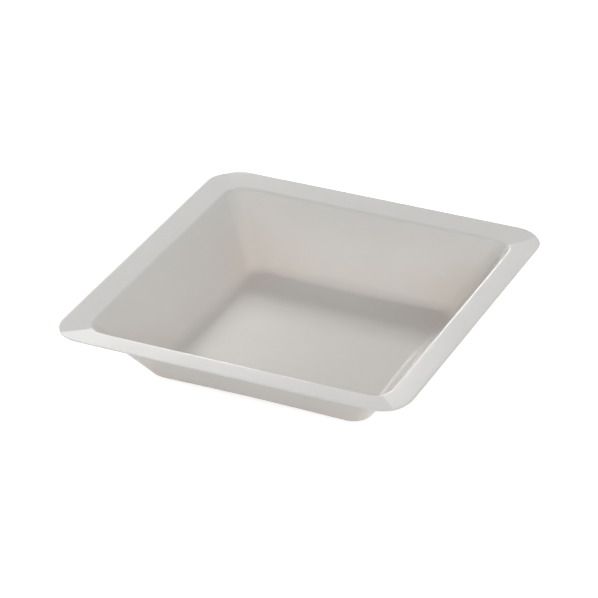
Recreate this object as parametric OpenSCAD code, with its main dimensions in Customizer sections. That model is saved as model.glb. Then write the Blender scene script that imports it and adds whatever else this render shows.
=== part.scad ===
// Square weighing boat: one thermoformed plastic sheet with a flat floor,
// four leaning walls and a narrow rim that rises outward and meets in mitred
// corners. The rim's outline is die-cut with round corners.
// The origin is the centre of the underside of the floor, +Z is up, and the
// sides of the square run along X and Y.

/* [Overall] */
// Width of the square across the cut edge of the rim
rim_w = 140; // [112:1:220]
// Depth from the floor up to the inner edge of the rim
depth = 25; // [14:0.2:60]
// Thickness of the formed sheet
sheet = 0.4; // [0.2:0.05:1.2]

/* [Floor and walls] */
// Width of the floor, measured where the wall planes would meet it
floor_w = 86.2; // [50:0.2:104]
// Radius of the upright corners between the walls, at the floor
floor_corner_r = 6.4; // [5.6:0.2:16]
// Radius of the upright corners between the walls, at the rim
wall_corner_r = 7; // [3:0.2:16]
// Inside radius of the bend from the floor to the walls
floor_bend_r = 7.4; // [1:0.2:8]

/* [Rim] */
// Width of the rim in plan, from its inner edge to its cut edge
rim_band_w = 10.3; // [5:0.1:16]
// Height by which the rim rises from its inner edge to its cut edge
rim_rise = 1.2; // [0:0.1:4]
// Radius of the round corners of the cut edge
rim_corner_r = 12.6; // [4:0.2:16]
// Inside radius of the bend from the walls to the rim
rim_bend_r = 2; // [0.4:0.1:4]

/* [Smoothness] */
// Steps round each corner, an even number so that one falls on the mitre
corner_steps = 12; // [8:2:16]
// Steps along the bend from the floor to the walls
floor_bend_steps = 9; // [5:1:12]
// Steps along the bend from the walls to the rim
rim_bend_steps = 5; // [3:1:8]

/* [Hidden] */

rim_inner_half = rim_w / 2 - rim_band_w;
floor_half = floor_w / 2;
wall_lean = atan((rim_inner_half - floor_half) / depth);
rim_slope = atan(rim_rise / rim_band_w);

QUADRANTS = [[1, 1], [-1, 1], [-1, -1], [1, -1]];
// Every place round the boat where a section is drawn, as [quadrant, angle]
STATIONS = [
    for (q = [0:3])
    for (k = [0:corner_steps])
    [QUADRANTS[q], 90 * (q + k / corner_steps)]
];

// The two skins of the sheet: 0 is the side that holds the sample, and
// `sheet` is the underside.
TOP = 0;
UNDER = sheet;

// How far the two corner lines of the section move outward when the sheet's
// face is set back by e, so that the sheet stays equally thick all the way
function floor_line_shift(e) = e * tan(45 - wall_lean / 2);
function rim_line_shift(e) =
    e * (cos(rim_slope) - sin(wall_lean)) / cos(wall_lean + rim_slope);

// Height of the rim's plane over a point in plan. It rises with the distance
// from the nearer pair of axes, so its four planes meet in mitres.
function rim_z(p, e) =
    let (out = max(abs(p[0]), abs(p[1])) - rim_inner_half)
    sheet + depth + out * tan(rim_slope) - e / cos(rim_slope);

// A point in plan on a square of round corners, at one station
function square_point(half, r, station) =
    (half - r) * station[0] + r * [cos(station[1]), sin(station[1])];

// The corners of one section, on the skin set back by e
function floor_corner(station, e) =
    let (d = floor_line_shift(e))
    let (p = square_point(floor_half + d, floor_corner_r + d, station))
    [p[0], p[1], sheet - e];
function rim_corner(station, e) =
    let (d = rim_line_shift(e))
    let (p = square_point(rim_inner_half + d, wall_corner_r + d, station))
    [p[0], p[1], rim_z(p, e)];
function cut_edge(station, e) =
    let (p = square_point(rim_w / 2, rim_corner_r, station))
    [p[0], p[1], rim_z(p, e)];

function unit(v) = v / norm(v);

// Points of an arc of radius r that rounds the corner v between the straight
// legs from a and to c
function bend(a, v, c, r, steps) =
    let (
        to_a = unit(a - v),
        to_c = unit(c - v),
        half_angle = acos(to_a * to_c) / 2,
        axis = unit(to_a + to_c),
        centre = v + axis * r / sin(half_angle),
        across = unit(to_c - to_a),
        turn = 90 - half_angle
    )
    [
        for (i = [0:steps])
        let (t = turn * (2 * i / steps - 1))
        centre + r * (across * sin(t) - axis * cos(t))
    ];

// One section of a skin, from the floor to the cut edge
function section(station, e) =
    let (
        low = floor_corner(station, e),
        high = rim_corner(station, e),
        edge = cut_edge(station, e),
        inward = [low[0] - high[0], low[1] - high[1], 0]
    )
    concat(
        bend(low + inward, low, high, floor_bend_r + e, floor_bend_steps),
        bend(low, high, edge, rim_bend_r + sheet - e, rim_bend_steps),
        [edge]
    );

// Triangles of a strip that joins column i of a grid to the next one round
function strip(i, columns, rows, first) =
    let (j = (i + 1) % columns)
    [
        for (k = [0:rows - 2])
        let (a = first + i * rows + k, b = first + j * rows + k)
        each [[a, b + 1, b], [a, a + 1, b + 1]]
    ];

function reversed(face) = [for (k = [len(face) - 1:-1:0]) face[k]];

// The whole sheet: top skin, underside, two floors and the cut edge
module boat() {
    columns = len(STATIONS);
    rows = len(section(STATIONS[0], TOP));
    under_first = columns * rows;
    points = [
        for (e = [TOP, UNDER])
        for (station = STATIONS)
        each section(station, e)
    ];
    top_skin = [for (i = [0:columns - 1]) each strip(i, columns, rows, 0)];
    under_skin = [
        for (i = [0:columns - 1])
        for (face = strip(i, columns, rows, under_first))
        reversed(face)
    ];
    floor_top = [for (i = [0:columns - 1]) i * rows];
    floor_under = reversed([for (i = [0:columns - 1]) under_first + i * rows]);
    cut = [
        for (i = [0:columns - 1])
        let (
            a = i * rows + rows - 1,
            b = ((i + 1) % columns) * rows + rows - 1
        )
        [a, a + under_first, b + under_first, b]
    ];
    faces = concat([floor_top], top_skin, cut, under_skin, [floor_under]);
    color([0.86, 0.85, 0.83])
    polyhedron(points, [for (face = faces) reversed(face)], convexity = 6);
}

boat();
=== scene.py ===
import math

import bpy
import numpy as np
from mathutils import Matrix, Vector


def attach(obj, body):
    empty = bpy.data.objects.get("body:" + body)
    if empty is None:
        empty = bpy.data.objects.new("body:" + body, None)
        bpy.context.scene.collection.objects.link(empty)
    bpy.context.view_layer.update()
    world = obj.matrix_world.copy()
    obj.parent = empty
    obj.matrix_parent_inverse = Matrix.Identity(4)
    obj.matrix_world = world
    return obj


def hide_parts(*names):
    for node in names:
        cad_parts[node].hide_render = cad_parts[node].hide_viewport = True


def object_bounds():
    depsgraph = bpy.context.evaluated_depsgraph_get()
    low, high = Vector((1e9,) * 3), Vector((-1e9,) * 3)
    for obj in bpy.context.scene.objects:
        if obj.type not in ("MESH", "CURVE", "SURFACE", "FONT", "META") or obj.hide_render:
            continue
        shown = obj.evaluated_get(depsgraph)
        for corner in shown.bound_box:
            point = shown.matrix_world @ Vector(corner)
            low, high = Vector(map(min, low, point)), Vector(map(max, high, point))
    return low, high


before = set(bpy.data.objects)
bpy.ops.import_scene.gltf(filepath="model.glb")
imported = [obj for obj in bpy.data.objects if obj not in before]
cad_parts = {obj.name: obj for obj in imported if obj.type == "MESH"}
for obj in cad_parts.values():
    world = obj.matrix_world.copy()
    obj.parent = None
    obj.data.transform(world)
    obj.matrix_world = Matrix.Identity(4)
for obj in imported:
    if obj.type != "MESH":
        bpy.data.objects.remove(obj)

cad_low, cad_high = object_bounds()

# ---------------------------------------------------------------------------
# The boat. One sheet of white polystyrene, heated, drawn down into a square
# mould and trimmed by a die. The floor is flat, the walls lean outward, and
# the rim rises a little to its cut edge and meets in mitred corners.
# ---------------------------------------------------------------------------
MM = 0.001
SHEET = 0.4 * MM
RIM_BAND = 10.3 * MM
RIM_RISE = 1.2 * MM
RIM_HALF = cad_high.x
RIM_INNER_HALF = RIM_HALF - RIM_BAND
DEPTH = cad_high.z - SHEET - RIM_RISE
FLOOR_HALF = 43.1 * MM
FLOOR_CORNER_R = 6.4 * MM
WALL_CORNER_R = 7.0 * MM
RIM_CORNER_R = 12.6 * MM
FLOOR_BEND_R = 7.4 * MM
RIM_BEND_R = 2.0 * MM
CUT_EDGE_R = 0.12 * MM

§

• _Problem_: Starting at the line that holds "color([0.86, 0.85, 0.83])", copy each line exactly and stop after the line that holds "point = shown.matrix_world".

• _Result of this task_:
    color([0.86, 0.85, 0.83])
    polyhedron(points, [for (face = faces) reversed(face)], convexity = 6);
}

boat();
=== scene.py ===
import math

import bpy
import numpy as np
from mathutils import Matrix, Vector


def attach(obj, body):
    empty = bpy.data.objects.get("body:" + body)
    if empty is None:
        empty = bpy.data.objects.new("body:" + body, None)
        bpy.context.scene.collection.objects.link(empty)
    bpy.context.view_layer.update()
    world = obj.matrix_world.copy()
    obj.parent = empty
    obj.matrix_parent_inverse = Matrix.Identity(4)
    obj.matrix_world = world
    return obj


def hide_parts(*names):
    for node in names:
        cad_parts[node].hide_render = cad_parts[node].hide_viewport = True


def object_bounds():
    depsgraph = bpy.context.evaluated_depsgraph_get()
    low, high = Vector((1e9,) * 3), Vector((-1e9,) * 3)
    for obj in bpy.context.scene.objects:
        if obj.type not in ("MESH", "CURVE", "SURFACE", "FONT", "META") or obj.hide_render:
            continue
        shown = obj.evaluated_get(depsgraph)
        for corner in shown.bound_box:
            point = shown.matrix_world @ Vector(corner)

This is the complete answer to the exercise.